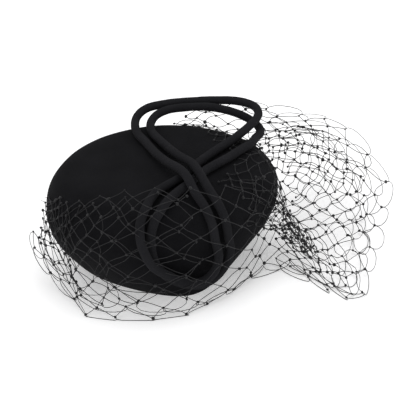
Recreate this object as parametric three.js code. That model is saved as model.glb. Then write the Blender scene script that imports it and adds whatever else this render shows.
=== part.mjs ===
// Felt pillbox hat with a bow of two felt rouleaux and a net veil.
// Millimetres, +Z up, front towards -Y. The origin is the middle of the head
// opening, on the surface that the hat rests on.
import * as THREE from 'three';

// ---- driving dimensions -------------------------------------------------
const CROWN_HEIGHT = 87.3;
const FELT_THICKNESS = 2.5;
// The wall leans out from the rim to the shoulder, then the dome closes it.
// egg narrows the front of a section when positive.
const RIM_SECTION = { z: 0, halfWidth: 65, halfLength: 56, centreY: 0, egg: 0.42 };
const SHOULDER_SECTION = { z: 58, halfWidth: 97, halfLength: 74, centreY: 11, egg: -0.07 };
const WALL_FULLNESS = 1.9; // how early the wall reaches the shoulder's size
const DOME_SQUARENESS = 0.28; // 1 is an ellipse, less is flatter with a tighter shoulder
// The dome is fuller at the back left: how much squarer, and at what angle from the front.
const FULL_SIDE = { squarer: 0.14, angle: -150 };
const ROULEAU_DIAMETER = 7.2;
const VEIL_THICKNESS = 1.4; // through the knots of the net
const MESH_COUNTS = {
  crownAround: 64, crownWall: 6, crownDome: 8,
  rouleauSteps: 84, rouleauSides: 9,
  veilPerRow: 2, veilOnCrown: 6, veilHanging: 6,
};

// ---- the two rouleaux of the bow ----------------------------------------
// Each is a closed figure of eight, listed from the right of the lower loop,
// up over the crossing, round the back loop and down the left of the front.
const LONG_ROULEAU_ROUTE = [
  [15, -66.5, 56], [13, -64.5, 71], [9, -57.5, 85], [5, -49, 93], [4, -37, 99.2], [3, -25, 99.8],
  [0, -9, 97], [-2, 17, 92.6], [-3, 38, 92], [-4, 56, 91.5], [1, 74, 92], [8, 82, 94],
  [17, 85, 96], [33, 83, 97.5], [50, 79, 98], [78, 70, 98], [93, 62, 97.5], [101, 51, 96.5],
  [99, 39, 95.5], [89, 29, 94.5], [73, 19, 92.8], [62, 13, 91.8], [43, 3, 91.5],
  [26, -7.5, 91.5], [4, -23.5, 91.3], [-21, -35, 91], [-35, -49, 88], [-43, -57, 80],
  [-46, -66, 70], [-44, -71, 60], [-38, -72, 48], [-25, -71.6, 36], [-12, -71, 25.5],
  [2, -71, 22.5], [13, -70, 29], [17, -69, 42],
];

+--

§ **What is needed**
Copy out every line of the data above, exactly as given.

§ **Solved exercise**
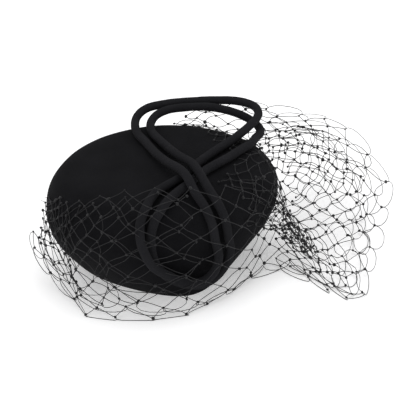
Recreate this object as parametric three.js code. That model is saved as model.glb. Then write the Blender scene script that imports it and adds whatever else this render shows.
=== part.mjs ===
// Felt pillbox hat with a bow of two felt rouleaux and a net veil.
// Millimetres, +Z up, front towards -Y. The origin is the middle of the head
// opening, on the surface that the hat rests on.
import * as THREE from 'three';

// ---- driving dimensions -------------------------------------------------
const CROWN_HEIGHT = 87.3;
const FELT_THICKNESS = 2.5;
// The wall leans out from the rim to the shoulder, then the dome closes it.
// egg narrows the front of a section when positive.
const RIM_SECTION = { z: 0, halfWidth: 65, halfLength: 56, centreY: 0, egg: 0.42 };
const SHOULDER_SECTION = { z: 58, halfWidth: 97, halfLength: 74, centreY: 11, egg: -0.07 };
const WALL_FULLNESS = 1.9; // how early the wall reaches the shoulder's size
const DOME_SQUARENESS = 0.28; // 1 is an ellipse, less is flatter with a tighter shoulder
// The dome is fuller at the back left: how much squarer, and at what angle from the front.
const FULL_SIDE = { squarer: 0.14, angle: -150 };
const ROULEAU_DIAMETER = 7.2;
const VEIL_THICKNESS = 1.4; // through the knots of the net
const MESH_COUNTS = {
  crownAround: 64, crownWall: 6, crownDome: 8,
  rouleauSteps: 84, rouleauSides: 9,
  veilPerRow: 2, veilOnCrown: 6, veilHanging: 6,
};

// ---- the two rouleaux of the bow ----------------------------------------
// Each is a closed figure of eight, listed from the right of the lower loop,
// up over the crossing, round the back loop and down the left of the front.
const LONG_ROULEAU_ROUTE = [
  [15, -66.5, 56], [13, -64.5, 71], [9, -57.5, 85], [5, -49, 93], [4, -37, 99.2], [3, -25, 99.8],
  [0, -9, 97], [-2, 17, 92.6], [-3, 38, 92], [-4, 56, 91.5], [1, 74, 92], [8, 82, 94],
  [17, 85, 96], [33, 83, 97.5], [50, 79, 98], [78, 70, 98], [93, 62, 97.5], [101, 51, 96.5],
  [99, 39, 95.5], [89, 29, 94.5], [73, 19, 92.8], [62, 13, 91.8], [43, 3, 91.5],
  [26, -7.5, 91.5], [4, -23.5, 91.3], [-21, -35, 91], [-35, -49, 88], [-43, -57, 80],
  [-46, -66, 70], [-44, -71, 60], [-38, -72, 48], [-25, -71.6, 36], [-12, -71, 25.5],
  [2, -71, 22.5], [13, -70, 29], [17, -69, 42],
];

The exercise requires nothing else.